Catia believes that the renovation of the Meadows should be an opportunity to allow nature to guide our civic needs, not vice versa.
“There’s got to be a new way where we look at this—where we are stewarding nature and natural processes,” she says. “Nature strives towards its own cleansing. What can be more natural than nature taking over a space?”
The Fairmount Park Conservancy has repeatedly stated that, “It’s 350 acres, and there is room for everyone.” But they did not include everyone in the decision–making process. While the master plan promises to deliver long–awaited recreational facilities to South Philadelphia, activists are questioning why they must come at the expense of such a beloved natural refuge.

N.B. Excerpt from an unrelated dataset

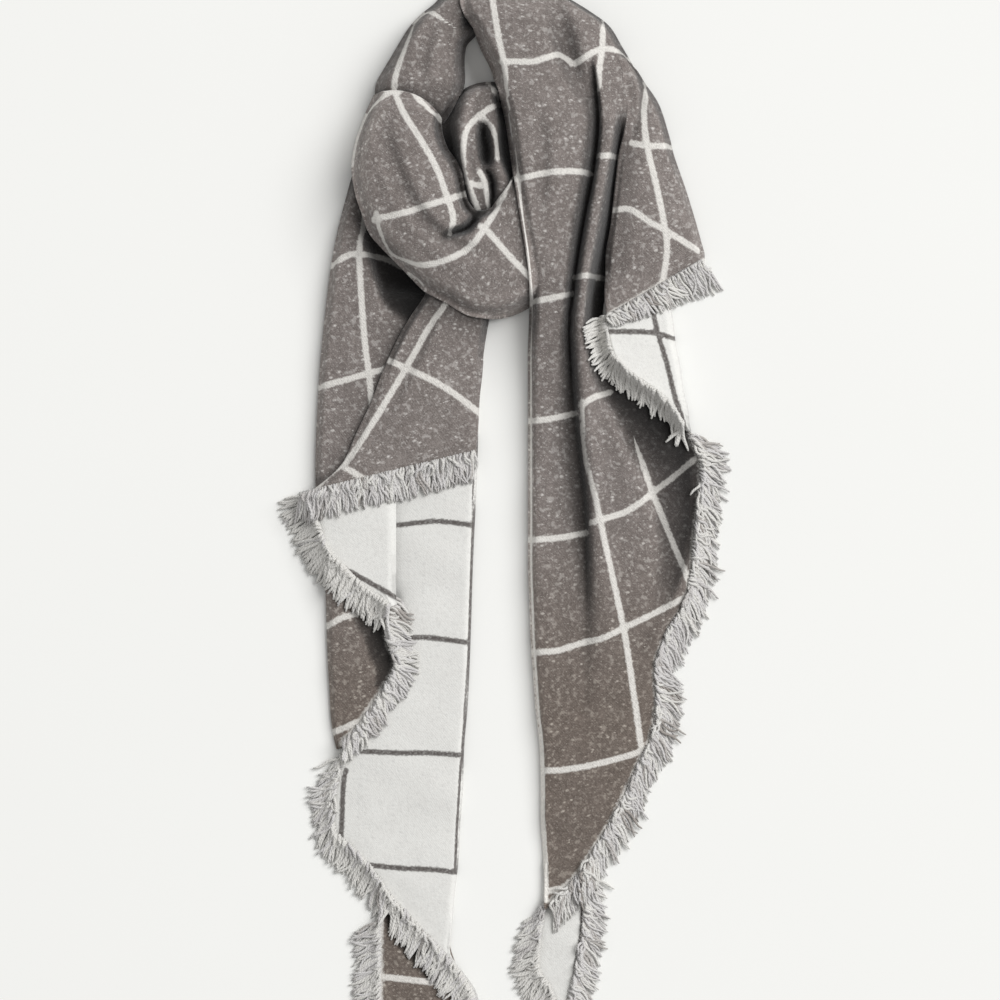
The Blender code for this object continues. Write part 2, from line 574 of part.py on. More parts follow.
class Wall:
    """A panel's wall: plan points, underside and upper side on one grid."""

    def __init__(self, panel, pile):
        rows = even_sections(panel.sections, panel.step)
        share = np.linspace(0, 1, panel.columns)
        share = share + EDGE_CROWDING * ((1 - np.cos(math.pi * share)) / 2 - share)
        share = np.tile(share, (len(rows), 1))
        if panel.creases:
            share = follow_crease(share[0], rows, panel.creases[0])
        left, right = rows[:, None, 0:2], rows[:, None, 2:4]
        across = right - left
        width = np.linalg.norm(across, axis=-1)
        normal = np.stack([-across[..., 1], across[..., 0]], axis=-1) / width[..., None]
        arch = 4 * share * (1 - share)
        plan = left + across * share[..., None] + normal * (arch * rows[:, 7:8])[..., None]
        self.shape = plan.shape[:2]
        self.xy = plan.reshape(-1, 2)
        self.triangles = grid_triangles(*self.shape)
        form = self.form(panel, rows, share, width, plan)
        if panel.node in HEARTS:
            self.under = np.zeros(self.xy.shape[0])
            self.upper = np.maximum(form.ravel(), HEART_RIM)
            return
        under = np.maximum(form - CLOTH, 0).ravel()
        rise = pile.lift(self.xy, under, self.triangles) - under
        under = under + spread(rise.reshape(self.shape), SPREAD_PASSES).ravel()
        self.under = pile.lift(self.xy, under, self.triangles)
        self.upper = self.under + CLOTH * np.minimum(np.sqrt(1 + self.slope() ** 2), STEEP_WALL)

    def form(self, panel, rows, share, width, plan):
        """Height of the upper side that the tables ask for."""
        high = rows[:, 4:5] * (1 - share) + rows[:, 5:6] * share
        high = high + rows[:, 6:7] * 4 * share * (1 - share)
        middle = plan.mean(axis=1)
        steps = np.linalg.norm(np.diff(middle, axis=0), axis=1)
        run = np.concatenate([[0.0], np.cumsum(steps)])[:, None]
        for way in panel.creases:
            high = high + crease_depth(plan[..., 0], plan[..., 1], way)
        high = high * rounded(share * width, panel.falls.left)
        high = high * rounded((1 - share) * width, panel.falls.right)
        high = high * rounded(run, panel.falls.start)
        return high * rounded(run[-1] - run, panel.falls.end)

    def slope(self):
        """Steepness of the underside at each point."""
        z = self.under.reshape(self.shape)
        plan = self.xy.reshape(*self.shape, 2)
        steps = [np.linalg.norm(np.gradient(plan, axis=k), axis=-1) for k in (0, 1)]
        rises = [np.gradient(z, axis=k) / np.maximum(steps[k], 0.5) for k in (0, 1)]
        return np.hypot(*rises).ravel()

    def mesh_data(self):
        """Points and faces of the closed wall, facing out."""
        count = len(self.xy)
        lower = np.column_stack([self.xy, self.under])
        upper = np.column_stack([self.xy, self.upper])
        rim = grid_rim(*self.shape)
        after = np.roll(rim, -1)
        faces = self.triangles.tolist() + (self.triangles[:, ::-1] + count).tolist()
        faces += np.stack([rim, after, after + count], axis=1).tolist()
        faces += np.stack([rim, after + count, rim + count], axis=1).tolist()
        return np.vstack([lower, upper]), faces

    def edge(self, hem):
        """The points of a fringed edge, in the order in which its strands follow."""
        rows, columns = self.shape
        grid = np.arange(rows * columns).reshape(rows, columns)
        line = {"left": grid[:, 0], "right": grid[:, -1], "end": grid[-1, :]}[hem.side]
        last = len(line) - 1
        return line[int(round(hem.start * last)):int(round(hem.end * last)) + 1]


# ------------------------------------------------------------------ fringe
OUTWARD = {"left": 1.0, "right": -1.0, "end": 1.0}
FOLLOW = {"left": -1.0, "right": 1.0, "end": -1.0}


def offset_line(line, distance, outward):
    """A line parallel to another one, with mitred corners."""
    ahead = np.diff(line, axis=0)
    ahead /= np.linalg.norm(ahead, axis=1, keepdims=True)
    normals = outward * np.stack([ahead[:, 1], -ahead[:, 0]], axis=1)
    first = np.vstack([normals[:1], normals])
    second = np.vstack([normals, normals[-1:]])
    mitre = first + second
    mitre /= np.maximum((mitre * first).sum(axis=1, keepdims=True), MITRE_LIMIT)
    return line + distance * mitre


def fringe_data(wall, hem, pile, rng):
    """Points and faces of one backing with its strands."""
    edge = wall.edge(hem)
    corners = np.column_stack([wall.xy[edge], wall.under[edge]])
    line = [corners[0]]
    for here, there in zip(corners[:-1], corners[1:]):
        pieces = max(1, int(round(np.linalg.norm((there - here)[:2]) / FRINGE_PITCH)))
        line += [here + (there - here) * (k + 1) / pieces for k in range(pieces)]
    line = np.array(line)
    outward = OUTWARD[hem.side]
    inner = offset_line(line[:, :2], GAP, outward)
    outer = offset_line(line[:, :2], GAP + BACKING_WIDTH, outward)
    strands = len(line) - 1
    share = (np.arange(strands) + 0.5) / strands
    across = outer[1:] - outer[:-1]
    facing = np.unwrap(np.arctan2(-outward * across[:, 0], outward * across[:, 1]))
    facing = np.array([facing[max(0, k - 3):k + 4].mean() for k in range(strands)])
    lean = hem.lean_start + (hem.lean_end - hem.lean_start) * share
    lean += rng.uniform(-STRAND_UNEVEN, STRAND_UNEVEN, strands)
    heading = facing - FOLLOW[hem.side] * np.radians(lean)
    length = FRINGE_LENGTH * rng.uniform(0.88, 1.1, strands)
    ahead = np.stack([np.cos(heading), np.sin(heading)], axis=1)
    beside = np.stack([-ahead[:, 1], ahead[:, 0]], axis=1)
    root_width = (across * beside).sum(axis=1, keepdims=True)
    beside *= np.sign(root_width)
    half = STRAND_HALF_WIDTH * np.abs(root_width).clip(2.0)
    root = (outer[1:] + outer[:-1]) / 2
    middle = root + ahead * length[:, None] * STRAND_BEND
    tip = root + ahead * length[:, None]
    plan = np.vstack([inner, outer, middle - beside * half, middle + beside * half, tip])
    count = len(line)
    low = np.concatenate([line[:, 2], line[:, 2], np.zeros(3 * strands)])
    start = 2 * count
    place = np.arange(strands)
    left, right = start + place, start + strands + place
    point = start + 2 * strands + place
    bed = np.concatenate([
        np.stack([place, place + 1, count + place], axis=1),
        np.stack([place + 1, count + place + 1, count + place], axis=1),
        np.stack([count + place, count + place + 1, right], axis=1),
        np.stack([count + place, right, left], axis=1),
        np.stack([left, right, point], axis=1),
    ])
    low = pile.lift(plan, np.maximum(low, STRAND_CLEAR), bed)
    thick = np.concatenate([np.full(2 * count, BACKING_THICKNESS),
                            np.full(2 * strands, STRAND_THICKNESS), np.zeros(strands)])
    low[point] += 0.5 * STRAND_THICKNESS
    total = len(plan)
    points = np.vstack([np.column_stack([plan, low]), np.column_stack([plan, low + thick])])
    faces = bed[:, ::-1].tolist() + np.where(bed < start + 2 * strands, bed + total, bed).tolist()
    for k in range(strands):
        a, b, c, d = k, k + 1, count + k + 1, count + k
        e, f, g = left[k], right[k], point[k]
        faces.append((a, b, b + total, a + total))
        faces.append((d, d + total, e + total, e))
        faces.append((c, f, f + total, c + total))
        faces += [(e, e + total, g), (f, g, f + total)]
    faces.append((0, total, count + total, count))
    faces.append((strands, count + strands, count + strands + total, strands + total))
    return points, faces, plan, low + thick, bed


# ------------------------------------------------------------------ objects
def add_object(name, points, faces, material, turned):
    """Make one named object from points in millimetres."""
    used = sorted({corner for face in faces for corner in face})
    place = {corner: k for k, corner in enumerate(used)}
    shift = np.array([CENTRE_X, CENTRE_Y, 0.0])
    mesh = bpy.data.meshes.new(name)
    order = [[place[corner] for corner in (reversed(face) if turned else face)]
             for face in faces]
    mesh.from_pydata(((points[used] - shift) * MILLIMETRE).tolist(), [], order)
    mesh.materials.append(material)
    mesh.update()
    scarf_piece = bpy.data.objects.new(name, mesh)
    bpy.context.scene.collection.objects.link(scarf_piece)
    return scarf_piece


def lay_down(panel, pile, rng):
    """Lay one panel and the fringes of its hems on the pile."""
    wall = Wall(panel, pile)
    fringes = [(hem, fringe_data(wall, hem, pile, rng)) for hem in panel.hems]
    points, faces = wall.mesh_data()
    add_object(panel.node, points, faces, cloth_material(panel.face), True)
    pile.add(wall.xy, wall.upper, wall.triangles)
    for hem, (points, faces, plan, high, bed) in fringes:
        add_object(hem.node, points, faces, cloth_material("fringe"), hem.side != "right")
        pile.add(plan, high, bed)


def main():
    """Clear the scene and lay the scarf down."""
    for scene_object in list(bpy.data.objects):
        bpy.data.objects.remove(scene_object, do_unlink=True)
    pile = Pile()
    rng = np.random.default_rng(SEED)
    for panel in PANELS:
        lay_down(panel, pile, rng)


main()
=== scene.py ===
"""Looks of a blanket scarf that lies flat, looped through its own knot.

The double-faced cloth is laid down panel by panel on one pile, as its solids are, on a fine grid
with its folds, creases and windowpane. Every fringed hem then gets its strands. Tables are in
millimetres in the scarf's own plan: X to the right, Y from the tails up to the neck, Z up.
"""
import logging
import math
from dataclasses import dataclass, field
from enum import Enum
from functools import partial, reduce
from typing import NamedTuple

import bpy
import numpy as np
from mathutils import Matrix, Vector


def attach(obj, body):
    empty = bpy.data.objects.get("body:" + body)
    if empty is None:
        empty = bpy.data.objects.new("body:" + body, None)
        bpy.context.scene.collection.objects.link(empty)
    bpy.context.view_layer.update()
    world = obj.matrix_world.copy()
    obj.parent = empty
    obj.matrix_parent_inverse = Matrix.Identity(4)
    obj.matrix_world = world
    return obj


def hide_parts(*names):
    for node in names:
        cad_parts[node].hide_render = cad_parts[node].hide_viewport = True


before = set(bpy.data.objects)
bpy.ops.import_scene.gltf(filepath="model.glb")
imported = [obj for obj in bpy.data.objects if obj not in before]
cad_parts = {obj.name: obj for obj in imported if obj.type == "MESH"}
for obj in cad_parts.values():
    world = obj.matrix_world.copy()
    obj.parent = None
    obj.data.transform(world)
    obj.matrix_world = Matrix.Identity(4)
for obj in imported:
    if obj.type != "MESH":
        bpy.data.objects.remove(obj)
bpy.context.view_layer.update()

LOG = logging.getLogger("blanket_scarf")
Array = np.ndarray
Object = bpy.types.Object
Material = bpy.types.Material
Socket = bpy.types.NodeSocket
Colour = tuple[float, float, float]
Line = list[tuple[float, ...]]           # x, y and, where it differs from 1, share of the width

# ------------------------------------------------------------------ driving sizes, millimetres
MILLIMETRE = 0.001
CENTRE = np.array([3.475, 1.74, 0.0])   # middle of the laid scarf in the tables' own plan
CLOTH = 2.2                             # thickness of the double-faced cloth
GAP = 0.3                               # air between two layers
GRID = 2.0                              # distance between two points of a panel's grid
CLOSER = 0.3                            # how much closer its columns stand near the edges
PILE_CELL = 1.25                        # square of the grid that records the pile's height
BEND = 0.6                              # softness of the bend where cloth meets what is under it
THINNEST = 0.1                          # share of the cloth's thickness that every wall keeps
STEEPEST = 1.6                          # most that a slope thickens the cloth, seen from above
RIPPLE = 42.0                           # mean distance between two rises of handled cloth
RIPPLE_SPREAD = (0.7, 1.6)              # least and most of it that a single wave has
RIM = 4                                 # rows of points on a rounded edge, which has no folds
RIM_OUT = 0.4                           # share of its thickness that a rounded edge stands out
CREASE_MEETS = 9.0                      # a crease passes a row when it is nearer than this
PANE_REACH = 12.0                       # how far a windowpane line is felt by the finish
HEM_BAND = 0.55                         # the woven edge is wider than a line by its inverse
DROP = 0.7                              # share of a drop that takes a point away from a line
# UNHELD: past it the painted shade follows a crease as if nothing held the cloth up.
UNHELD = -1.0                           # deeper creases shade as if nothing held them up
PRESSED = 0.6                           # share of the air that pressed layers keep
LEAST_STEP = 0.4                        # shortest distance that a slope is measured over
LEAST_WALL = 0.1                        # least thickness of a wall at any point
FEWEST_ROWS = 4                         # a panel has at least so many rows of points
FEWEST_COLUMNS = 8                      # and at least so many columns
SPREADING = 0.25                        # how softly a height passes on to a line beside it
FADING = 3                              # how fast it fades with the distance
SECTION_READINGS = 40                   # readings of a table for each section
LINE_READINGS = 60                      # readings of a line for each of its places
YARN_TONES = (0.0, 0.3, 0.6, 0.85, 1.0)        # dark, middle, pale grey, pale and cream yarn
TONE_SHARES = (0.03, 0.13, 0.32, 0.30, 0.22)   # how much of the yarn has each tone


class Face(Enum):
    """The two faces of the cloth, by the material slot of each."""

    GREY = "cloth_grey"
    CREAM = "cloth_cream"

    def other(self) -> "Face":
        """The face on the other side of the cloth."""
        return Face.CREAM if self is Face.GREY else Face.GREY


class Fold(Enum):
    """How a crease runs down to its deepest line."""

    SOFT = "soft"
    SHARP = "sharp"


class Section(NamedTuple):
    """A cut across a panel: its two edges, heights near them, its swell and its bow."""

    left_x: float
    left_y: float
    right_x: float
    right_y: float
    left_high: float
    right_high: float
    swell: float = 0.0
    bow: float = 0.0


class Crease(NamedTuple):
    """A place on a crease: how low it runs there and how far it reaches to each side. Where it
    runs below what holds the cloth up, it deepens only the painted shade.
    """

    x: float
    y: float
    low: float
    left_reach: float
    right_reach: float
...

“Change is hard,” Schapker says of the response to the fast–moving progress on the master plan. “We’re so lucky to have a park that so many people care about and care about passionately.”
But when community members return to the areas that the conservancy has transformed into “The Great Lawn” or the “Picnic Woods,” they’ll remember the hand–made wind chimes that once hung from the woodlands’ trees and the yarn–bombed fence at the entrance to the Meadows. They mourn the loss of the haven of nature that’s been sacrificed in the name of the master plan.
As Catia says, “No matter what your age, we all possess this innate knowledge of what’s good and what’s needed, which is rest and respite, and where you find that is nature.”
Philadelphia’s greenspace belongs to the people. And while the city government is responsible for providing its constituents with the resources that they need, local residents also deserve a say in how those needs are fulfilled—and at what cost.
When a tree dies, the one next to it will fall soon after. Forests are not only intricate communities, but selfless ones. From the neighborhoods of root systems hidden below the soil to the veins on the tip of a leaf, trees communicate to support one another. Their community is always striving for a balance of resources—that’s what makes them the longest witnesses to history.